I learned a valuable lesson yesterday. It is too important not to share with you. So all you moms out there, listen up!
Right about the time school started, Snapper began complaining that she couldn't get her eyes to focus. We noticed that she was squinting much of the time, and was rubbing her eyes a lot. Her teacher conferenced with us about her concerns. Apparently Snapper has to stand right underneath the whiteboard to read it and copy assignments off of it. I wondered if she might not be just wanting glasses. I set up a vision test with our pediatrician, and observed Snapper until the exam date. The poor vision was confirmed for me last week when I bought her a new shirt. It had rows of small flowers on it. Even though Snapper stood only 3 feet away from the shirt, she insisted the flowers were polka dots. At the pediatrician's office, she couldn't even read the top row on the vision chart.

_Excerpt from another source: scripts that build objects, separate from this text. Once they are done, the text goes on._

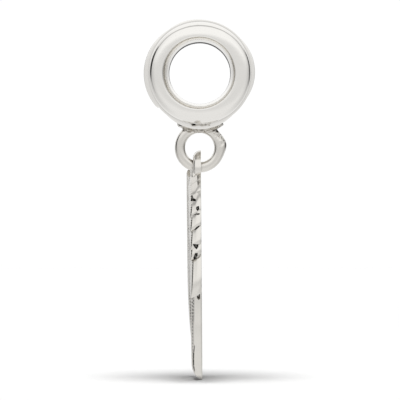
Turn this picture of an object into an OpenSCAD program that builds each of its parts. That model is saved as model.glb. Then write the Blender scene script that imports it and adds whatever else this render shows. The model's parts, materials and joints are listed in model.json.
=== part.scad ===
// Dangle charm for a bead bracelet: a large-hole carrier bead with a soldered loop,
// and a cast wing of layered feathers that hangs in the loop by its own eyelet.
// The bore runs along Y, Z is up, and the origin is the middle of the bore. Millimetres.

/* [Carrier bead] */
// Diameter of the bore that the bracelet runs through
bore_d = 4.5; // [3.8:0.1:4.8]
// Length of the bead along its bore
bead_l = 6.4; // [5.4:0.1:9]
// Diameter of the two end rims
rim_d = 7.6; // [7.2:0.1:9]
// Width of each end rim along the bore
rim_w = 1.3; // [0.9:0.1:1.8]
// Radius of the lip that rolls from the end face into the bore
lip_round = 0.32; // [0.15:0.01:0.4]
// Radius of the outer edge of each rim
rim_round = 0.27; // [0.15:0.01:0.4]
// Rise of the domed end face between bore and rim
face_rise = 0.12; // [0.05:0.01:0.25]

/* [Belt] */
// Diameter of the belt between the rims, in the dips between its lobes
belt_d = 7.78; // [7.3:0.02:9.2]
// Width of the groove between each rim and the belt
groove_w = 0.18; // [0.1:0.01:0.4]
// Depth of that groove below the rim
groove_depth = 0.3; // [0.1:0.05:0.6]
// Rise of the highest lobe above the dips
lobe_rise = 0.23; // [0.1:0.01:0.4]
// Radius that each lobe is curved to
lobe_curve_r = 3.3; // [2.9:0.05:3.5]
// How far the lobes stand in from the sides of the belt
lobe_inset = 0.14; // [0.06:0.01:0.4]
// Radius of the belt's soft shoulders
belt_round = 0.2; // [0.1:0.01:0.3]

/* [Hanging loop] */
// Thickness of the loop's wire between its hole and its outer edge
wire_t = 0.76; // [0.6:0.02:0.8]
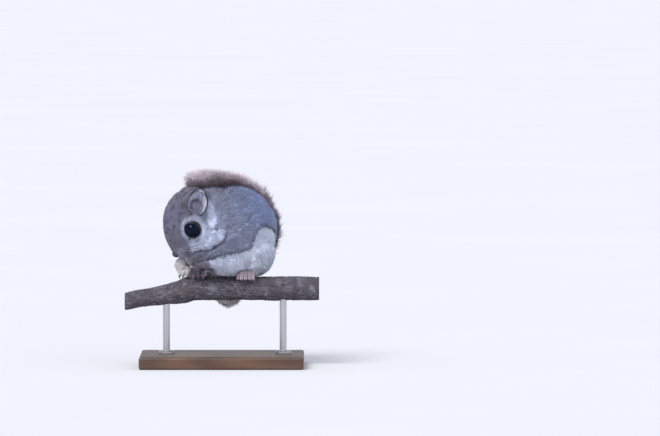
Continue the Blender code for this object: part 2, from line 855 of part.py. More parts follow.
def make_limbs(body_skin, perch_skin, surface):
    """Make the forelegs, hands and hind feet, each trimmed clear of what it meets."""
    lips_skin = unite("lips_skin", make_lips(surface, grow=GAP / MM))
    for side, arm_path, hand in (("left", ARM_LEFT, HAND_LEFT), ("right", ARM_RIGHT, HAND_RIGHT)):
        arm = tube("arm", arm_path, ARM_RADII)
        boolean(arm, body_skin, "DIFFERENCE")
        boolean(arm, perch_skin, "DIFFERENCE")
        boolean(arm, lips_skin, "DIFFERENCE", "MANIFOLD")
        arm_skin = make_arm_skin(arm_path)
        paw = digits("hand", *hand, count=4, spread=8.0, length=8.0, radius=1.25, drop=3.2, heel=3)
        boolean(paw, arm_skin, "DIFFERENCE")
        boolean(paw, body_skin, "DIFFERENCE")
        boolean(paw, perch_skin, "DIFFERENCE")
        remove([arm_skin])
        finish(arm, f"foreleg_{side}", "brown_fur")
        finish(paw, f"hand_{side}", "pink_skin")
    remove([lips_skin])
    for side, foot in (("left", FOOT_LEFT), ("right", FOOT_RIGHT)):
        paw = digits("foot", *foot, count=5, spread=9.5, length=10.0, radius=1.5, drop=3.6, heel=11)
        boolean(paw, body_skin, "DIFFERENCE")
        boolean(paw, perch_skin, "DIFFERENCE")
        finish(paw, f"foot_{side}", "pink_skin")


def eye_frame(side):
    """Return an eye's middle, its outward axis and the direction of its inner corner."""
    back, left, up = head_axes()
    forward, outward, upward = EYE_AXIS
    axis = (back * forward + left * outward * side + up * upward).normalized()
    corner = (-back - up * 0.15) + axis * (back + up * 0.15).dot(axis)
    return head_point((EYE[0], EYE[1] * side, EYE[2])), axis, corner.normalized()


def make_lid(side):
    """Make the lids as one ring whose radius grows towards the inner corner of the eye."""
    centre, axis, corner = eye_frame(side)
    other = axis.cross(corner)
    stand_off = 2.2
    points = 18
    sides = 5
    bm = bmesh.new()
    rows = []
    for i in range(points):
        angle = math.tau * i / points
        turned = math.atan2(math.sin(angle), math.cos(angle))
        radius = LID_RADIUS * (1 + 0.14 * math.exp(-(turned / 0.4) ** 2))
        outward = corner * math.cos(angle) + other * math.sin(angle)
        row = []
        for j in range(sides):
            turn = math.tau * j / sides
            offset = outward * math.cos(turn) + axis * math.sin(turn)
            place = outward * radius + axis * stand_off + offset * LID_THICKNESS
            row.append(bm.verts.new(centre + place * MM))
        rows.append(row)
    for i in range(points):
        for j in range(sides):
            a, b = rows[i], rows[(i + 1) % points]
            k = (j + 1) % sides
            bm.faces.new((a[j], a[k], b[k], b[j]))
    bmesh.ops.recalc_face_normals(bm, faces=bm.faces)
    return object_from_bmesh("lid", bm)


def skin_tube(name, points, radius, surface, shift, lift, sides):
    """Make a thin tube along a surface, shifted along the head's up and lifted outwards."""
    _, _, up = head_axes()
    places = []
    for point in points:
        place, normal, _, _ = surface.find_nearest(point + up * shift * MM)
        places.append((place - above_perch((0, 0, 0))) / MM + normal * lift)
    return tube(name, places, [radius] * 2, sides=sides, steps=2)


def mouth_line(surface):
    """Find the mouth's line on the skin, from the right corner to the left one."""
    back, left, up = head_axes()
    centre = head_point(MOUTH_CENTRE)
    rays = [(x, -y, z) for x, y, z in MOUTH_RAYS[:0:-1]] + list(MOUTH_RAYS)
    return [surface.ray_cast(centre, back * x + left * y + up * z)[0] for x, y, z in rays]


def make_lips(surface, grow=0.0):
    """Make the upper and the lower lip as tubes along both sides of the mouth's line."""
    line = mouth_line(surface)
    return [skin_tube("lip", line, LIP_RADIUS + grow, surface, shift, -0.2, 6)
            for shift in (LIP_SPACING, -LIP_SPACING)]


def shape_face(whole, surface):
    """Add the lids and lips to the head and cut the mouth's line."""
    unite(whole.name, [whole, make_lid(1), make_lid(-1), *make_lips(surface)])
    groove = skin_tube("groove", mouth_line(surface), MOUTH_RADIUS, surface, 0, 0.2, 4)
    boolean(whole, groove, "DIFFERENCE", "MANIFOLD")
    remove([groove])


def make_nose():
    """Make the bare nose pad with its two nostrils."""
    nose = head_form("nose", NOSE_PAD, segments=12, rings=7)
    for side in (1, -1):
        nostril = head_form("nostril", NOSTRIL, side, segments=8, rings=6)
        boolean(nose, nostril, "DIFFERENCE")
        remove([nostril])
    finish(nose, "nose", "nose_skin")


def make_body(perch_skin):
    """Make the whole body, part it by thin cuts and return its skin for trimming."""
    whole = make_body_whole()
    body_skin = grown(whole, GAP)
    surface = surface_of(whole)
    pocket = body_form("pocket", FOOT_POCKET)
    boolean(whole, pocket, "DIFFERENCE")
    tight_pocket = body_form("tight_pocket", FOOT_POCKET, grow=-GAP)
    boolean(body_skin, tight_pocket, "DIFFERENCE")
    remove([pocket, tight_pocket])
    boolean(whole, perch_skin, "DIFFERENCE")
    shape_face(whole, surface)
    for name, side in (("eye_left", 1), ("eye_right", -1)):
        eye = make_eye(name, side)
        socket = grown(eye, GAP)
        boolean(whole, socket, "DIFFERENCE")
        remove([socket])
        finish(eye, name, "dark_eye")
    make_nose()
    socket = head_form("socket", NOSE_PAD, grow=GAP, segments=12, rings=7)
    boolean(whole, socket, "DIFFERENCE")
    remove([socket])

    cut = GAP / MM
    head = carve(
        whole,
        prism("head", ((-70, 95), (-19, 95), (1.5, 36.5), (-40, 12.5), (-70, 12.5))),
        prism("gap", ((-70, 95), (-19 + cut, 95), (1.5 + cut, 36.3), (-40, 12.5 - cut),
                      (-70, 12.5 - cut))),
    )
    neck = carve(
        whole,
        prism("neck", ((-18, 95), (2, 95), (13, 36.5), (1.6, 36.5))),
        prism("gap", ((-18 - 3, 95), (2 + cut, 95), (13 + cut, 36.5 - cut), (0, 36.5 - cut))),
    )
    finish(head, "head", "brown_fur")
    finish(neck, "neck", "grey_fur")
    for name, form in (("thigh_left", ((24, 2, 24), (20, 28, 21))),
                       ("thigh_right", ((-8, 32, 22), (20, 18, 19)))):
        region = body_form(name, form, segments=20, rings=12)
        gap_region = body_form("gap", form, grow=GAP, segments=20, rings=12)
        thigh = carve(whole, region, gap_region)
        finish(thigh, name, "white_fur")
    finish(whole, "torso", "grey_fur")
    return body_skin, surface


def make_gliding_skin(name, edge, root, side, arm_path, surface, body_skin):
    """Make one fold of gliding skin, laid on the flank from its root line to its free edge.

    Each (x, height) place is dropped onto the flank along Y; the outer wall stands off it
    by a share of the thickness that grows from a quarter at the root to all at the edge.
    """
    rows = 3
    columns = 18
    rings = []
    for i in range(columns + 1):
        u = i / columns
        start = read_curve(root, u)
        end = read_curve(edge, u)
        outer = []
        inner = []
        for j in range(rows + 1):
            v = j / rows
            flat = start.lerp(end, v)
            place, normal = drop_on(surface, flat, side)
            rise = SKIN_THICKNESS * (0.25 + 0.75 * v ** 1.5) * (0.55 + 0.45 * math.sin(math.pi * u) ** 0.5)
            outer.append(place + normal * rise)
            inner.append(place - normal * 0.8 * MM)
        rings.append(outer + inner[::-1])
    fold = loft(name, rings)
    boolean(fold, body_skin, "DIFFERENCE")
    arm_skin = make_arm_skin(arm_path)
    boolean(fold, arm_skin, "DIFFERENCE")
    remove([arm_skin])
    return finish(fold, name, "grey_fur")


def surface_of(obj):
    """Make a tree for dropping places onto an object's surface."""
    bm = bmesh.new()
    bm.from_mesh(obj.data)
    tree = BVHTree.FromBMesh(bm)
    bm.free()
    return tree


def read_curve(points, share):
    """Read a smooth curve through (x, height) points at a share (0 to 1) of its length."""
    steps = 8
    curve = spline([(x, height, 0) for x, height in points], steps)
    place = share * (len(curve) - 1)
    i = min(int(place), len(curve) - 2)
    return curve[i].lerp(curve[i + 1], place - i)


def drop_on(surface, flat, side):
    """Drop an (x, height) place onto a surface from its left (1) or right (-1) side."""
    start = above_perch((flat.x, -100 * side, flat.y))
    place, normal, _, _ = surface.ray_cast(start, Vector((0, side, 0)))
    return place, normal


def make_ears(body_skin):
    """Make both ears, trimmed clear of the head."""
    for name, side in (("ear_left", 1), ("ear_right", -1)):
        ear = make_ear(name, side)
        boolean(ear, body_skin, "DIFFERENCE", "MANIFOLD")
        finish(ear, name, "brown_fur")


def main():
    """Build the whole model."""
    make_stand()
    perch_skin = make_perch("perch_skin", grow=GAP)
    body_skin, surface = make_body(perch_skin)
    make_gliding_skin("patagium_left", SKIN_EDGE_LEFT, SKIN_ROOT_LEFT, 1, ARM_LEFT, surface,
                      body_skin)
    make_gliding_skin("patagium_right", SKIN_EDGE_RIGHT, SKIN_ROOT_RIGHT, -1, ARM_RIGHT, surface,
                      body_skin)
    make_ears(body_skin)
    make_limbs(body_skin, perch_skin, surface)
    make_tail(body_skin)
    remove([perch_skin, body_skin])


main()
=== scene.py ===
"""Dress the flying squirrel on its cut branch: skin, fur, eyes, ears, paws, bark and stand.

Shapes are worked out in millimetres from the middle of the branch's axis, x to the tail, y away
from the front and z up, and become metres above the floor when a mesh is made.
"""

import itertools
import math

import bpy
import numpy as np
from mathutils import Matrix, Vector
from mathutils.bvhtree import BVHTree


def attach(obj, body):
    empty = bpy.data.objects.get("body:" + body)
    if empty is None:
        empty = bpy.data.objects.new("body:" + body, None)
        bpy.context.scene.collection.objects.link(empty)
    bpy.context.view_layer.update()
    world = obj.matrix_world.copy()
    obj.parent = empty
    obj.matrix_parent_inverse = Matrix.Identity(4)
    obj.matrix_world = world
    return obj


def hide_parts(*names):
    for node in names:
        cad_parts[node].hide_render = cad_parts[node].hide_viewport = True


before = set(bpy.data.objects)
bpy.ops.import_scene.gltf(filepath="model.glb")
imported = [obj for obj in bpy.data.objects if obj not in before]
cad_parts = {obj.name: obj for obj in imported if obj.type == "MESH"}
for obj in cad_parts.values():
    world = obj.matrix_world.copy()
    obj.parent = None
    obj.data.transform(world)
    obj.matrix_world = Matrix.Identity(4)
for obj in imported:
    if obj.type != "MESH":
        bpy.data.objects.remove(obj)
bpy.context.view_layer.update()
MM = 0.001
PERCH_HEIGHT = 56.0
DENSITY = 1.0
COAT_TUFTS, TAIL_TUFTS, EAR_TUFTS, EAR_FRINGE, PAW_TUFTS = (
    int(count * DENSITY) for count in (118000, 34000, 5200, 1500, 3800))
PIECE_TUFTS = 21500
TUFT_HEIGHT = 0.55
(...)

We had our appointment with the opthamologist yesterday, and Snapper was diagnosed with ocular amblyopia. In this condition, one eye develops unable to focus, and the other eye becomes dominant. The affected eye becomes "lazy." and its ability to see deteriorates. If left undiagnosed until a child is 8 or 9, the damage can be uncorrectable.
Since Snapper was a baby, her brain has learned to ignore the fuzzy images from the right eye, so the eye has stopped working. She has almost no vision in the right eye. Unfortunately, she has inherited my poor vision in her left eye as well. The doctor held lenses to my eyes that showed me how Snapper views the world. Her right eye sees as well as I can see underwater. The left eye is very blurry. It is so sad! I don't know how she has functioned like this for so long!
There is good news.
1. The eye itself and the optic nerve are completely normal and healthy.

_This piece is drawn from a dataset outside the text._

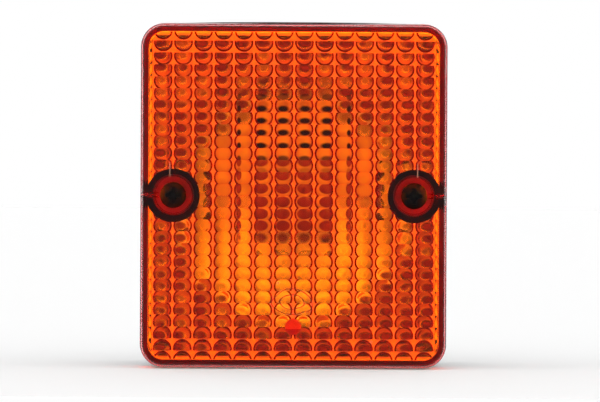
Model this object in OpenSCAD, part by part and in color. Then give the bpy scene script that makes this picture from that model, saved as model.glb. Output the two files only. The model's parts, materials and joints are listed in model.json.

2. Both eyes have peripheral vision, depth perception, and can distinguish 3-D images.
The treatment plan is going to be hefty, though. Snapper will start with wearing very strong glasses. She'll get 6 weeks to adjust to the glasses. Then she'll have to start wearing a patch over her left eye in order to make the right eye work. She will have check-ups every 6 weeks to monitor her progress. If there is not significant improvement in a year, she will undergo surgery to correct the right eye.
The doctor is optimistic that we will not need surgery. We are going to have to be vigilant with the patch and glasses, though. Here's the other good news. As you know, Snapper has always been dramatic and has been very fearful. The doctor thinks the fearfulness is a direct result of her poor eyesight. We are hoping that having improved vision will diminish Snapper's fear! Wouldn't that be amazing and wonderful! Snapper's glasses should arrive Monday or Tuesday. We are eagerly anticipating the whole new world that will open to her once she can see!!!
Here's the take-home that I really want all mommies to listen to. The doctor told me that all children should get their eyes checked by an opthamologist (not optometrist) before they enter school, even if you don't suspect any vision problems. If even one parent has any vision impairment, the children should be checked at age 3. If I had checked Snapper's eyes earlier, the problem wouldn't be as severe as it is, and we likely could have avoided the intensity of treatments. Please get your kids' eyes checked!